= SET EXERCISE =
Below is a set of records; print all of them exactly as written.

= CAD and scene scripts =
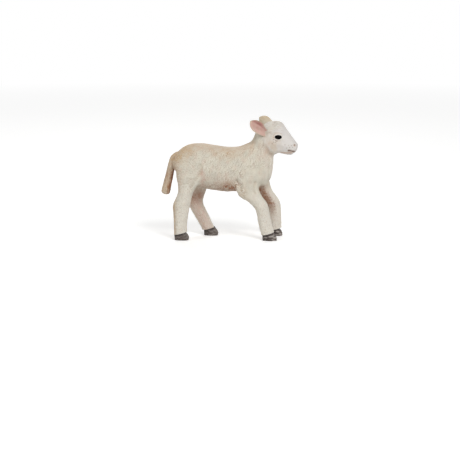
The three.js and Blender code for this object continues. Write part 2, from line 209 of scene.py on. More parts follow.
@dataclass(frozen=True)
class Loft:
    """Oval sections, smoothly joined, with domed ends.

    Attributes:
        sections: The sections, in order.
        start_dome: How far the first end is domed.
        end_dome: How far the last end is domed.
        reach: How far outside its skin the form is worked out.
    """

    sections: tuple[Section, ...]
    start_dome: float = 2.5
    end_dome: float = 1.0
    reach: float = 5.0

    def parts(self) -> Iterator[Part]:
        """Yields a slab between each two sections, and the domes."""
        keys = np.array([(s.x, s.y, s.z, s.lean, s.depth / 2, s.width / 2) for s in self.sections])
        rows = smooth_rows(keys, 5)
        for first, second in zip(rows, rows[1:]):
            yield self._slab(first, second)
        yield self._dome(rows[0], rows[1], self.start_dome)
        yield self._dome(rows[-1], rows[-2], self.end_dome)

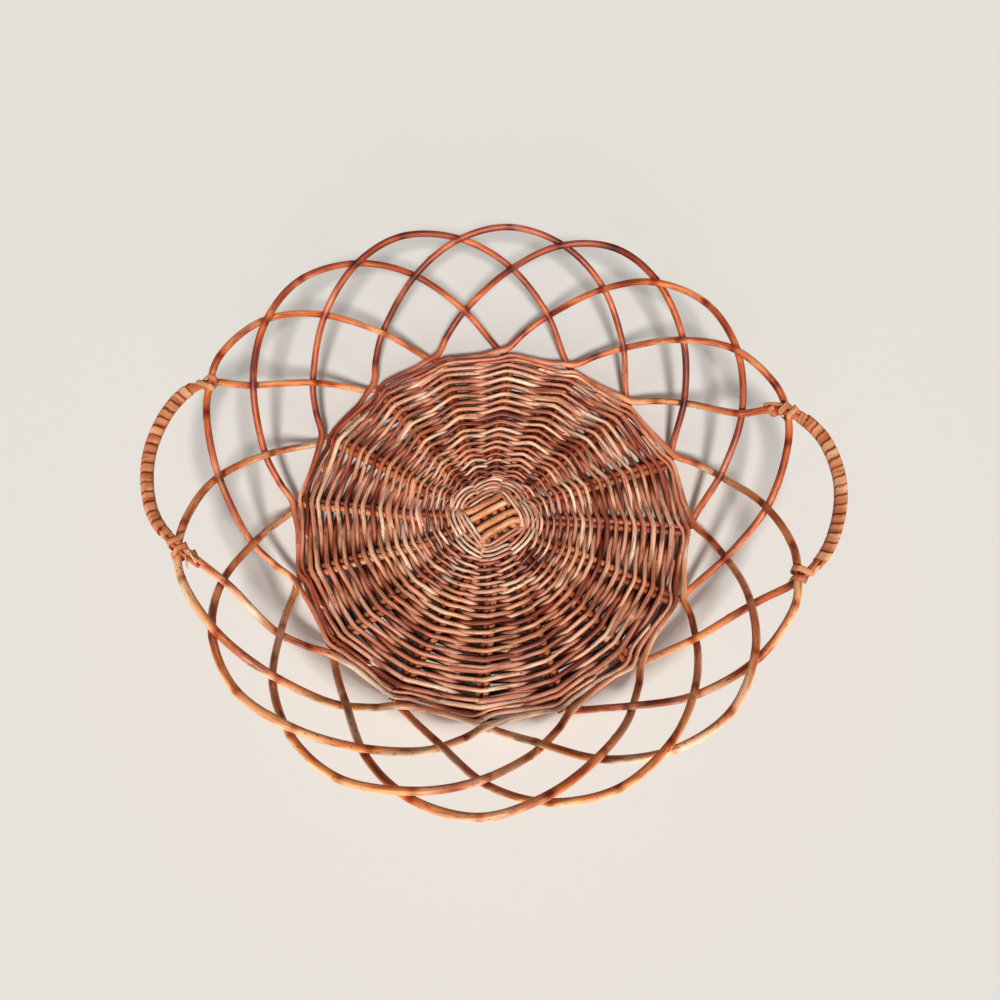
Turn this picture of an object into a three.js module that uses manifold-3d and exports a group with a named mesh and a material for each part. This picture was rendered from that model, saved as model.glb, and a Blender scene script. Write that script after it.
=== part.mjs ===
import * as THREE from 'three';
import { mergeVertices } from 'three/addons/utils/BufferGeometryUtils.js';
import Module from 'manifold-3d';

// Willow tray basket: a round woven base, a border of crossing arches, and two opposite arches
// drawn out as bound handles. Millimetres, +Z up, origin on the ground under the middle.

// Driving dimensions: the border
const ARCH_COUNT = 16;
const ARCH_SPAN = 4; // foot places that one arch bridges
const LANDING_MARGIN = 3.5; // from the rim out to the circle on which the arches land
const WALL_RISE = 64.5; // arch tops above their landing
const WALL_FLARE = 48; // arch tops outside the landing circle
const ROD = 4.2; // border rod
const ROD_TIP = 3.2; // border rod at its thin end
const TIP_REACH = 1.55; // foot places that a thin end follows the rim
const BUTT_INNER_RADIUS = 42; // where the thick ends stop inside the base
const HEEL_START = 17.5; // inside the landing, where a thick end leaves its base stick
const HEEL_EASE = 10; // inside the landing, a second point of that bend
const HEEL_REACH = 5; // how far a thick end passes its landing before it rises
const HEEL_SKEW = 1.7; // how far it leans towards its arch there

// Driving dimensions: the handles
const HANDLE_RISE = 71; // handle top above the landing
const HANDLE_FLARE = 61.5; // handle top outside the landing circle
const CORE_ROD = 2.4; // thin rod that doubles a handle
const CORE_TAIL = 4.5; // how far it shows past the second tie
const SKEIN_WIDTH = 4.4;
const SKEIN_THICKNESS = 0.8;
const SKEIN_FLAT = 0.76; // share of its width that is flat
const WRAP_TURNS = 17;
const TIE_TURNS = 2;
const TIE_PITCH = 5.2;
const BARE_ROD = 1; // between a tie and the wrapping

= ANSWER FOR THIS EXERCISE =
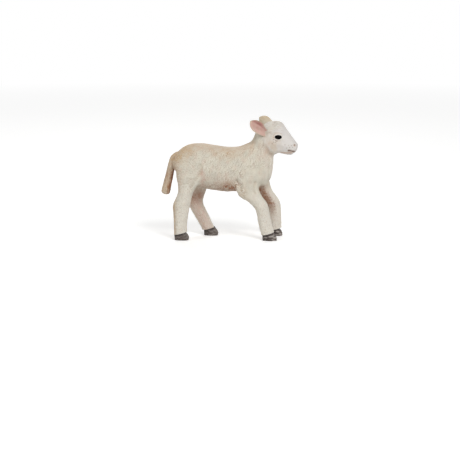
The three.js and Blender code for this object continues. Write part 2, from line 209 of scene.py on. More parts follow.
@dataclass(frozen=True)
class Loft:
    """Oval sections, smoothly joined, with domed ends.

    Attributes:
        sections: The sections, in order.
        start_dome: How far the first end is domed.
        end_dome: How far the last end is domed.
        reach: How far outside its skin the form is worked out.
    """

    sections: tuple[Section, ...]
    start_dome: float = 2.5
    end_dome: float = 1.0
    reach: float = 5.0

    def parts(self) -> Iterator[Part]:
        """Yields a slab between each two sections, and the domes."""
        keys = np.array([(s.x, s.y, s.z, s.lean, s.depth / 2, s.width / 2) for s in self.sections])
        rows = smooth_rows(keys, 5)
        for first, second in zip(rows, rows[1:]):
            yield self._slab(first, second)
        yield self._dome(rows[0], rows[1], self.start_dome)
        yield self._dome(rows[-1], rows[-2], self.end_dome)

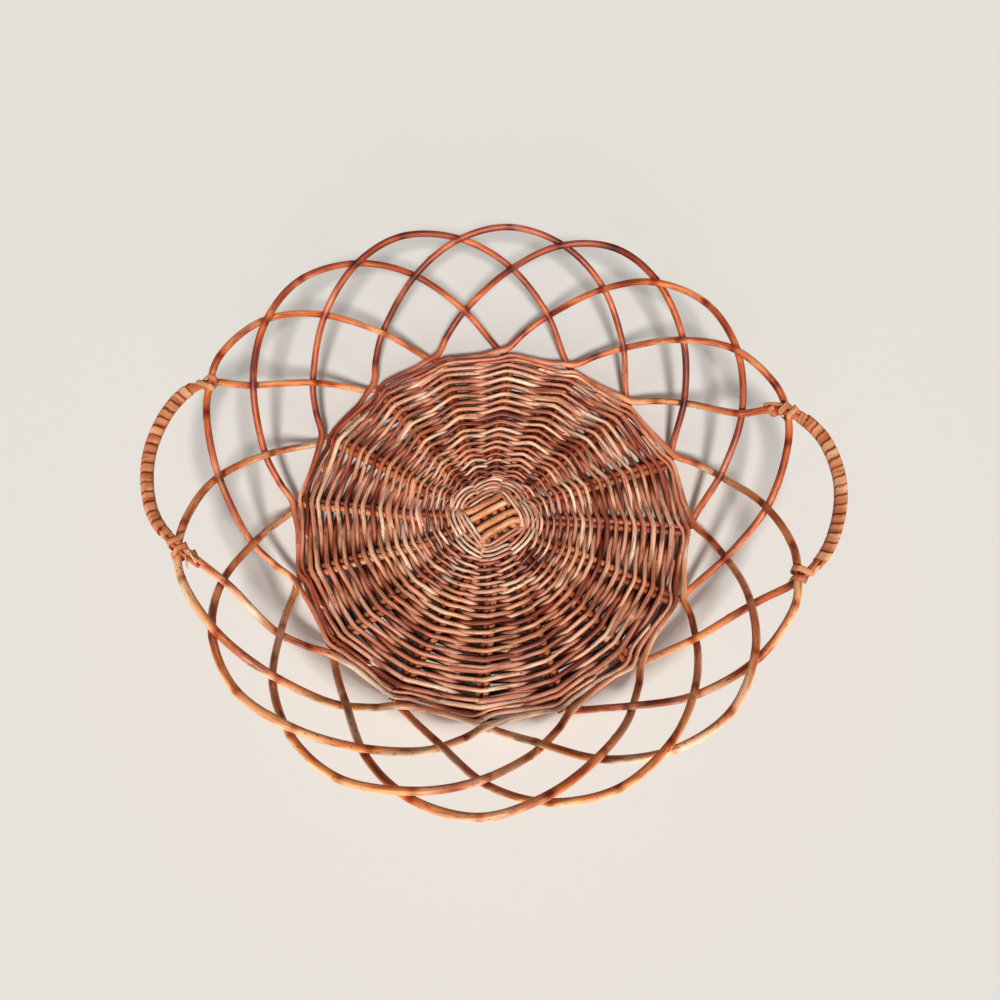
Turn this picture of an object into a three.js module that uses manifold-3d and exports a group with a named mesh and a material for each part. This picture was rendered from that model, saved as model.glb, and a Blender scene script. Write that script after it.
=== part.mjs ===
import * as THREE from 'three';
import { mergeVertices } from 'three/addons/utils/BufferGeometryUtils.js';
import Module from 'manifold-3d';

// Willow tray basket: a round woven base, a border of crossing arches, and two opposite arches
// drawn out as bound handles. Millimetres, +Z up, origin on the ground under the middle.

// Driving dimensions: the border
const ARCH_COUNT = 16;
const ARCH_SPAN = 4; // foot places that one arch bridges
const LANDING_MARGIN = 3.5; // from the rim out to the circle on which the arches land
const WALL_RISE = 64.5; // arch tops above their landing
const WALL_FLARE = 48; // arch tops outside the landing circle
const ROD = 4.2; // border rod
const ROD_TIP = 3.2; // border rod at its thin end
const TIP_REACH = 1.55; // foot places that a thin end follows the rim
const BUTT_INNER_RADIUS = 42; // where the thick ends stop inside the base
const HEEL_START = 17.5; // inside the landing, where a thick end leaves its base stick
const HEEL_EASE = 10; // inside the landing, a second point of that bend
const HEEL_REACH = 5; // how far a thick end passes its landing before it rises
const HEEL_SKEW = 1.7; // how far it leans towards its arch there

// Driving dimensions: the handles
const HANDLE_RISE = 71; // handle top above the landing
const HANDLE_FLARE = 61.5; // handle top outside the landing circle
const CORE_ROD = 2.4; // thin rod that doubles a handle
const CORE_TAIL = 4.5; // how far it shows past the second tie
const SKEIN_WIDTH = 4.4;
const SKEIN_THICKNESS = 0.8;
const SKEIN_FLAT = 0.76; // share of its width that is flat
const WRAP_TURNS = 17;
const TIE_TURNS = 2;
const TIE_PITCH = 5.2;
const BARE_ROD = 1; // between a tie and the wrapping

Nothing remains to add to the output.